A
la hora de abordar la adaptación cinematográfica de una creación literaria de
cierta categoría, hay que tener sumo cuidado porque los mecanismos descritos
sobre el papel, suelen tener una cierta premeditación que hace que, al más
mínimo desliz, todo el conjunto se tambalee. En 1974, un director llamado
Sidney Lumet realizó una obra con exquisito gusto, con especial atención a los
detalles de la trama ideada por la gran Agatha Christie y dirigiendo a sus
actores con extraordinaria precisión. El reto que Kenneth Branagh tenía ante sí
era de envergadura y, lamentablemente, no ha sabido llevar la investigación
hacia la lógica que la historia siempre ha reclamado.
Bien es verdad que su
primer obstáculo está en los actores. Ya no hay nombres como aquellos, capaces
de coger a un personaje, en principio, secundario, y dotarlos de un empaque de
prestigio y profesionalidad. Y, hasta cierto punto, eso puede ser disculpable.
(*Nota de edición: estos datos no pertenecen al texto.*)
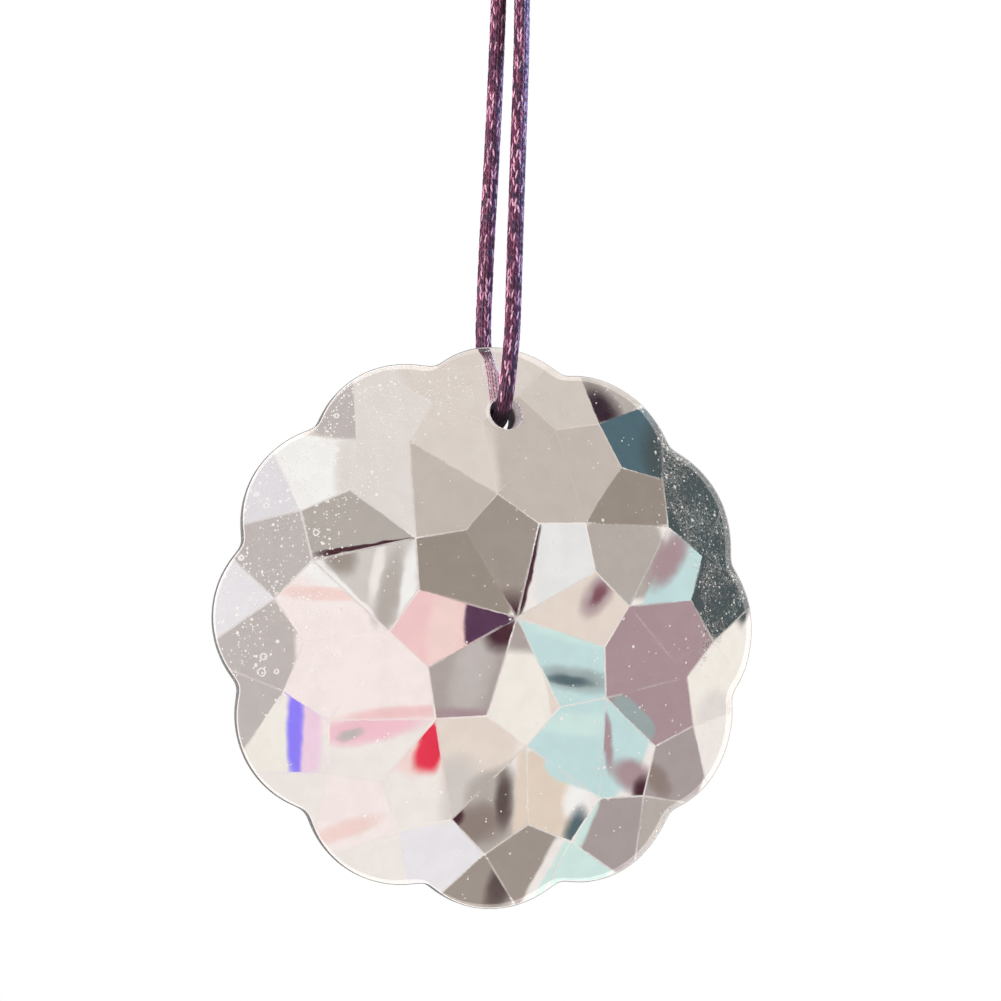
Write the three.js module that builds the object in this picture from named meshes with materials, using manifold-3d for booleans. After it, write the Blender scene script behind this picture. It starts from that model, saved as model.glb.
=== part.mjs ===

Sin embargo, cuando el conjunto se olvida de algunas cosas, camina hacia un
desenlace en el que es difícil reconocer al carismático Hércules Poirot, se
construye a los distintos caracteres con precipitación y con un equivocado
sentido de la espectacularidad y, por si fuera poco, se introducen algunas
escenas de acción, con tiroteos incluidos, en el reducido espacio en el que
ocurren los hechos, entonces es cuando la tostada está demasiado quemada, el té
toma un sabor amargo y el pudim parece cocinado con sal gorda.
Debería de haber sido
un encargo fácil para un director que proviene del medio teatral y, desde
luego, Branagh asombra con algunas de sus planificaciones, pero decepciona en
su narrativa que llega a ser confusa y sin fuerza. No tiene sentido colocar a
Poirot en un dilema sobre la verdad y la mentira. Tampoco hace falta
sobredimensionar a un malvado que sólo necesita unas pinceladas de crueldad.
Resulta demasiado acartonado el uso del ordenador para establecer el
aislamiento del mítico expreso de lujo. Algunos diálogos son tan simples que se
echa de menos la atención cuidadosa a los interrogatorios para proporcionar
suficientes pistas al espectador para que intente resolver el enigma por sí
solo. Sólo hay un aspecto en el que Branagh acierta y es en la banda sonora de
Patrick Doyle aunque no deja de ser sorprendente el aire melancólico que se
desprende de ella en los últimos pasos del misterio. Parece que, al final, se
ha perpetrado un homicidio con premeditación hacia la maravillosa novela de
Agatha Christie y hacia aquella primera y mítica versión de Lumet.
Y es que los caminos de
la justicia suelen ser tortuosos y, por ello, deben de ser bastante más
diáfanos que el ridículo que supone presentar a un personaje como si fuera un
peligroso e iracundo experto en artes marciales, o desaprovechar de forma casi
insultante a intérpretes de la categoría de Judi Dench o Derek Jacobi, o
resolver de forma absurda algunos de los elementos claves del asesinato. Con
esta versión sin alma ni ambiente caldeado, Branagh demuestra que no aprendió
nada desde que realizó una nueva mirada sobre La huella, de Mankiewicz y que su lugar sigue estando entre las
letras de algún que otro bardo inmortal. Sólo así conseguirá la absolución de
unas células grises que prometían mucho, mucho más.